I have to put on a fake smile and remind myself to be patient with idiots who mistake me for others who may or may not be part of my ethnicity. Price I pay for being Asian in western society, I guess. My name is Armida Waluyo, and my friends call me Amy. I was born in the City of Pekalongan, Indonesia, and moved with my parents, Fajar and Nisrina Waluyo, to Ontario, Canada, in the tenth summer of my life. Ten years later, I'm a second-year student at Algonquin College in Ottawa, struggling to make ends myth. The North American Dream, what they sell you on TV, it's not easy to achieve.
If there is one Canadian town with a clear divide between the haves and the have-nots it's Ottawa. I truly do wish that Canadians would stop beating us immigrants over the head with their multiculturalism slogan. Seriously. They don't like us, I wish they'd stop pretending! Where am I going with this? Let me elaborate a bit. If your last name is Chang, Hussein, Yamamoto or something else that's obviously not western, and you're an educated person shopping your resume around, don't bother. At least not in the City of Ottawa. It's a fairly conservative town, which is a polite way of saying that it's not minority-friendly.
I've met people of African, Asian, Hispanic and Arabian descent who hold degrees from schools like University of Ottawa, Carleton University and the University of Toronto and they're working at Starbucks downtown because the white people in the fancy offices won't hire them. Even entry-level positions are routinely denied to non-white applicants in both the public and private sector. Breaks my heart when I see such talented young people unfairly denied the chance to shine. What can I do? I don't run this town that runs on systemic discrimination.
When it comes to landing good jobs in Ottawa, you've got to get really creative if you're a minority. I work at a Call Center downtown. They pay me seventeen dollars per hour, and I have an ID badge that lets me into the building. It's got my picture on it and everything. I wear it on a lanyard around my neck to show it off to the bigots who stare hard at me as I ride the OC Transpo bus from Orleans to downtown Ottawa where I work. How I got that job is one for the ages. I called them and sent them my resume. They said they'd call me back but didn't. Four weeks went by. I was in dire straits, so something had to give.
I finally showed up at the Call Center, and got past security. I managed to get to the human resources department, and ran into one Betty Madison. A short, red-haired and stocky, masculine white woman. Out of ideas and out of break, and looking over my shoulder for the approaching security guards, I frantically handed her my resume in a hail Mary move. As the security guards got ready to escort me out, the odd woman promised she'd call me. And she did, I came back for an actual interview. Yup, that's how I got hired!

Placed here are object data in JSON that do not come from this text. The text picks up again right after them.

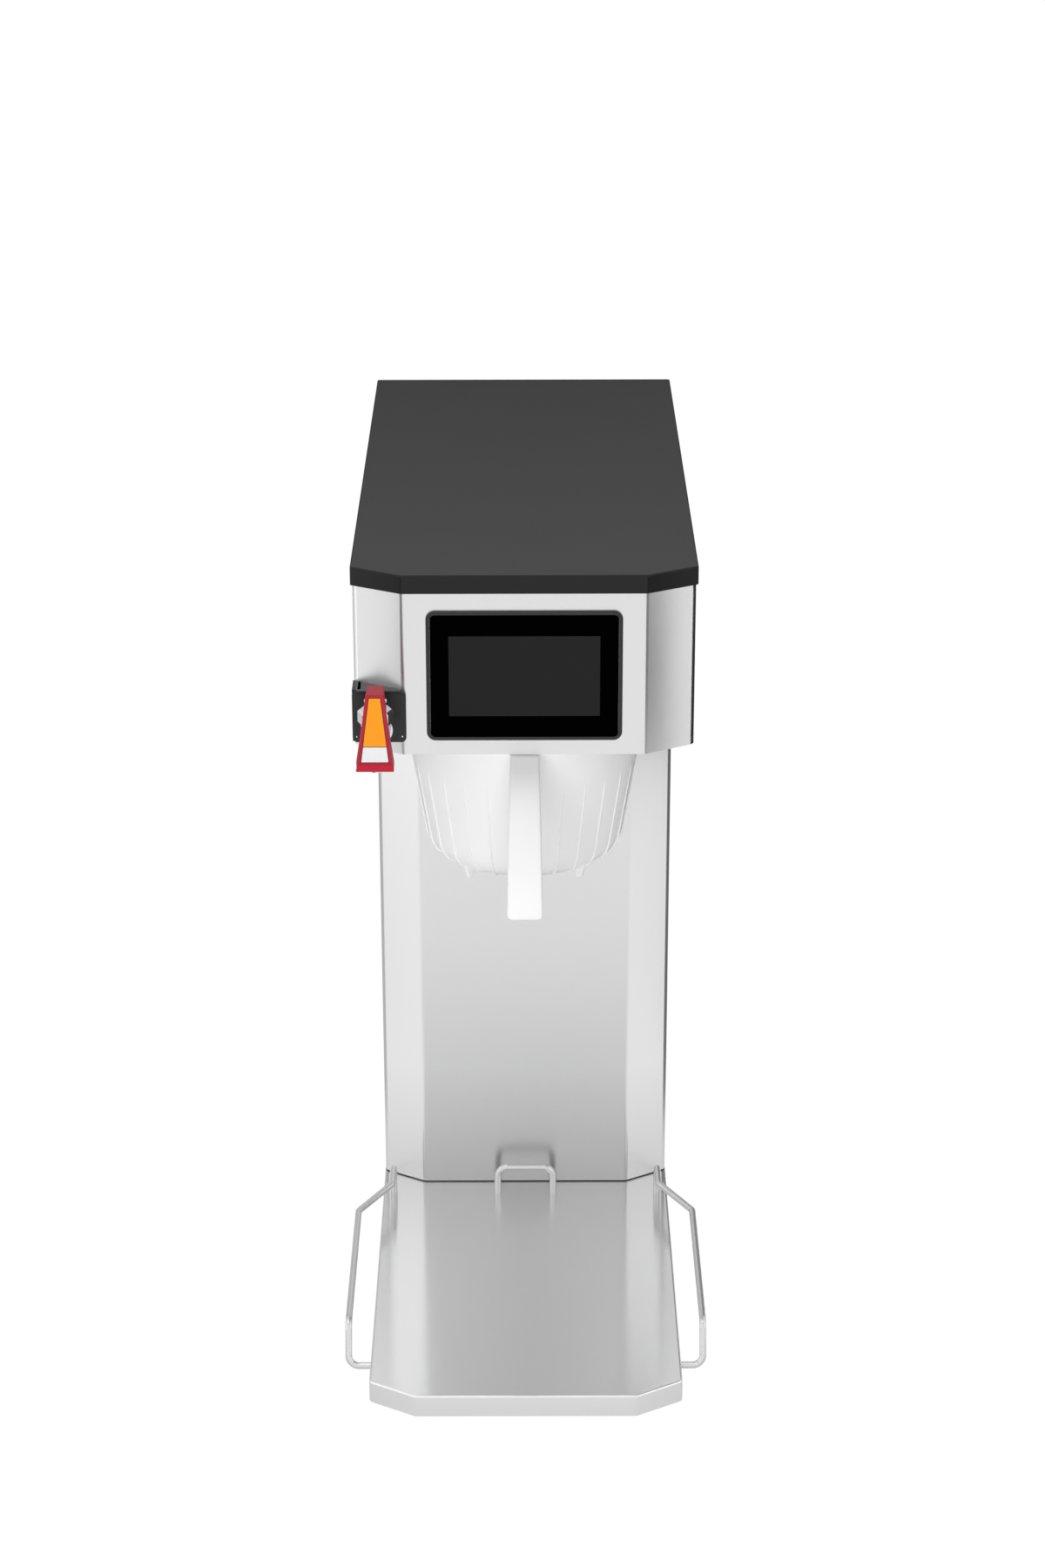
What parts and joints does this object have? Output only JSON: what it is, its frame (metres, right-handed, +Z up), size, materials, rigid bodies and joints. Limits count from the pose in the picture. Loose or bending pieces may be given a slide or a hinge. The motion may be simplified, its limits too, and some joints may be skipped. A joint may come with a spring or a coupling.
{
  "type": "coffee and tea brewer",
  "caption": "Free-standing counter brewer with a stainless C-shaped cabinet, touch display, hot water faucet, slide-out brew funnel and an open server bay with wire guides.",
  "frame": {"origin": "centre of the base's underside, on the counter", "axes": "+Z up, +Y towards the back, the display and funnel handle face -Y, +X to the right seen from the front"},
  "size_m": [0.3124, 0.6882, 0.752],
  "materials": {
    "brushed_steel": "brushed stainless sheet",
    "galvanised_steel": "dull galvanised sheet",
    "zinc_steel": "zinc plated",
    "bright_steel": "bright stainless",
    "wire_steel": "bright drawn stainless wire",
    "chrome": "chrome plated brass",
    "brass": "machined brass",
    "black_rubber": "matte rubber",
    "black_lid": "fine matte black powder coat",
    "bezel_black": "satin black plastic",
    "screen_glass": "black printed touch glass",
    "gloss_black": "gloss black plastic",
    "red_plastic": "moulded red plastic",
    "label_face": "printed film in orange and white",
    "white_plastic": "satin white moulded plastic",
    "silicone_hose": "translucent silicone",
    "valve_body": "moulded black solenoid",
    "circuit_board": "green solder mask"
  },
  "bodies": {
    "cabinet": {"base_tray": "brushed_steel", "base_plate": "galvanised_steel", "leg_sockets": "zinc_steel", "column_seal": "black_rubber", "column_wrap": "brushed_steel", "head_wrap": "brushed_steel", "head_floor": "brushed_steel", "rear_panel": "brushed_steel", "cabinet_screws": "bright_steel", "top_lid": "black_lid", "display_bezel": "bezel_black", "display_glass": "screen_glass", "display_screen": "screen_glass", "display_housing": "bezel_black", "faucet_wedge": "gloss_black", "faucet_plate": "gloss_black", "faucet_plate_screws": "bright_steel", "faucet_body": "chrome", "faucet_bonnet": "chrome", "shank_spacer": "zinc_steel", "shank_nut": "brass", "faucet_spring": "bright_steel", "funnel_rail_left": "brushed_steel", "funnel_rail_right": "brushed_steel", "spray_head": "bright_steel", "spray_nipple": "brass", "bypass_nozzle": "brass", "tank_shelf": "galvanised_steel", "water_tank": "bright_steel", "tank_lid": "bright_steel", "heating_element": "bright_steel", "temperature_probe": "bright_steel", "limit_thermostat": "bezel_black", "brew_valve": "valve_body", "bypass_valve": "valve_body", "fill_valve": "valve_body", "inlet_fitting": "brass", "brew_hose": "silicone_hose", "bypass_hose": "silicone_hose", "fill_hose": "silicone_hose", "faucet_hose": "silicone_hose", "cord_gland": "gloss_black", "switch_housing": "gloss_black", "component_panel": "galvanised_steel", "control_board": "circuit_board", "power_supply": "zinc_steel", "heater_relay": "bezel_black", "terminal_block": "bezel_black", "server_stop": "wire_steel", "side_guide_left": "wire_steel", "side_guide_right": "wire_steel"},
    "faucet_stem": {"faucet_stem": "chrome", "seat_cup": "silicone_hose"},
    "faucet_handle": {"faucet_handle": "red_plastic", "handle_label": "label_face", "faucet_pin": "bright_steel"},
    "funnel": {"funnel_basket": "white_plastic", "funnel_handle": "white_plastic", "funnel_handle_screws": "bright_steel"},
    "switch_rocker": {"switch_rocker": "gloss_black"}
  },
  "joints": [
    {"name": "faucet_lift", "type": "slide", "parent": "cabinet", "child": "faucet_stem", "axis": [0, 0, 1], "range_m": [0, 0.004], "stiffness_N_per_m": 250, "springref_m": -0.003, "deforming": ["faucet_spring"]},
    {"name": "faucet_pull", "type": "hinge", "parent": "faucet_stem", "child": "faucet_handle", "pos_m": [-0.1146, -0.3155, 0.66], "axis": [-1, 0, 0], "range_deg": [0, 25]},
    {"name": "funnel_slide", "type": "slide", "parent": "cabinet", "child": "funnel", "axis": [0, -1, 0], "range_m": [0, 0.2]},
    {"name": "switch_rock", "type": "hinge", "parent": "cabinet", "child": "switch_rocker", "pos_m": [-0.07, 0.2825, 0.122], "axis": [-1, 0, 0], "range_deg": [0, 18]}
  ],
  "couplings": [
    {"joint": "faucet_pull", "follows": "faucet_lift", "rad_per_m": 109.08}
  ]
}
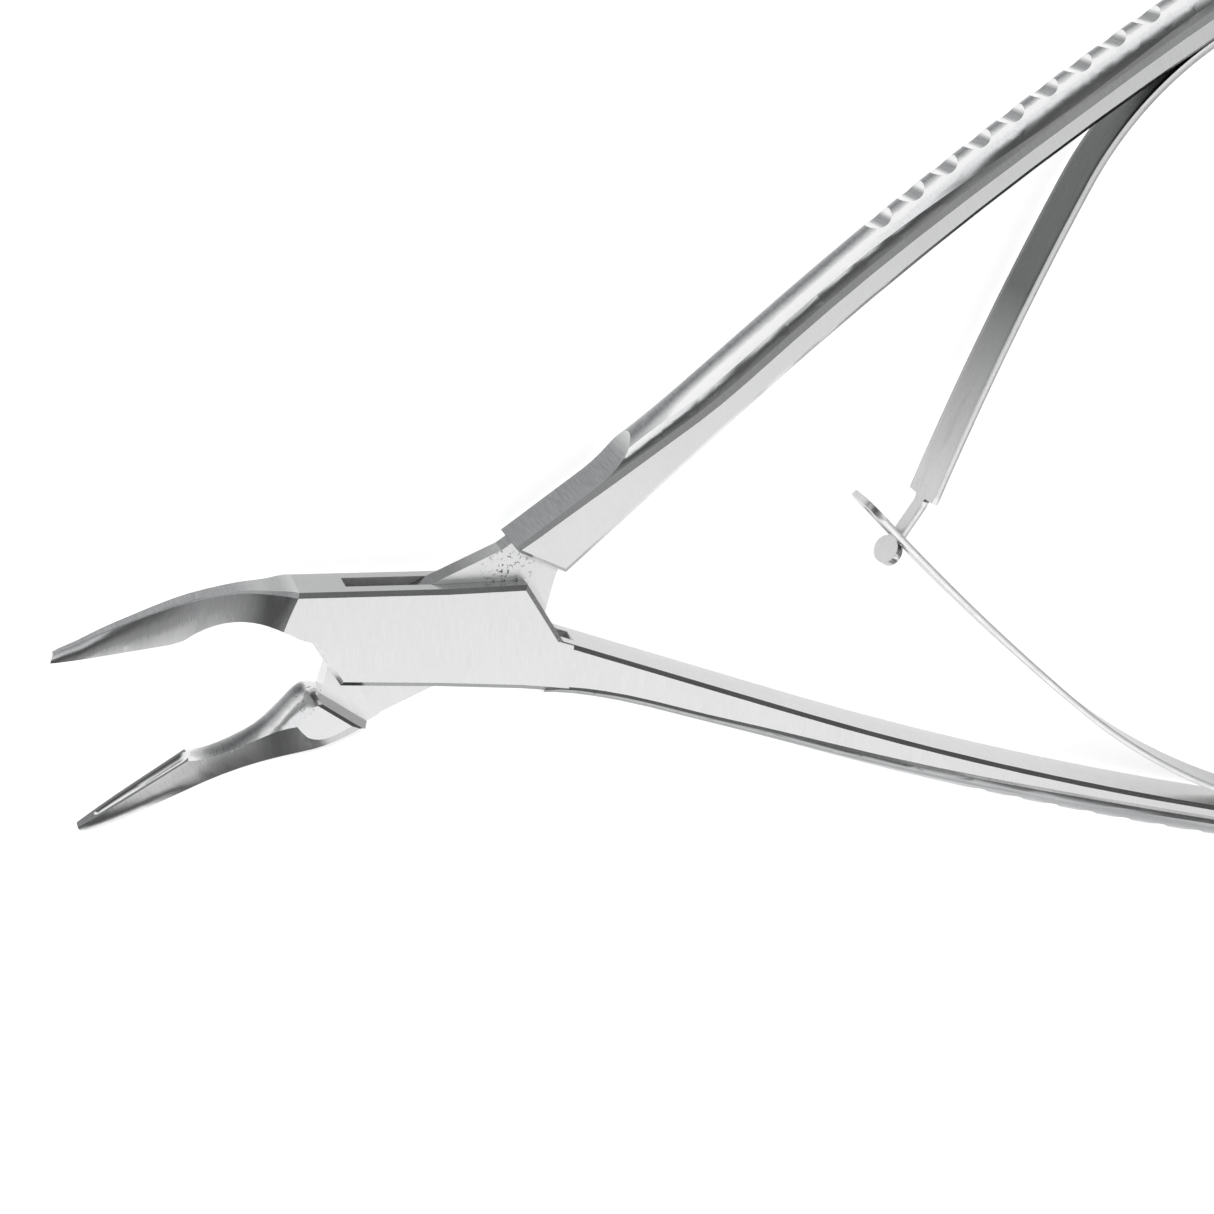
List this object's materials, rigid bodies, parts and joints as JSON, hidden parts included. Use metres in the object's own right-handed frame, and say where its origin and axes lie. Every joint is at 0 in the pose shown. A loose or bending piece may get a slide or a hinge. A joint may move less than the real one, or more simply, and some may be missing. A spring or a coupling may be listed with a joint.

I love working at the Call Center. The other workers suck, and there's a lot of backstabbing and name-calling but that's okay...as a Muslim woman living in western society, I was ready for it. After living in Canada's Capital region for over a decade, I have lost all traces of my Indonesian accent. Anyone looking at me would see a five-foot-six, slender, bronze-skinned, brown-eyed and raven-haired Asian gal in her early twenties. I speak English and French fluently, having attended a bilingual school in Orleans shortly after my folks moved there. Oh, and just in case you're wondering, I'm a proud citizen of Canada. Took the oath of citizenship downtown ages ago, when I was still in high school. And yet not a day goes by without some fool, usually of European descent, asking me where I come from.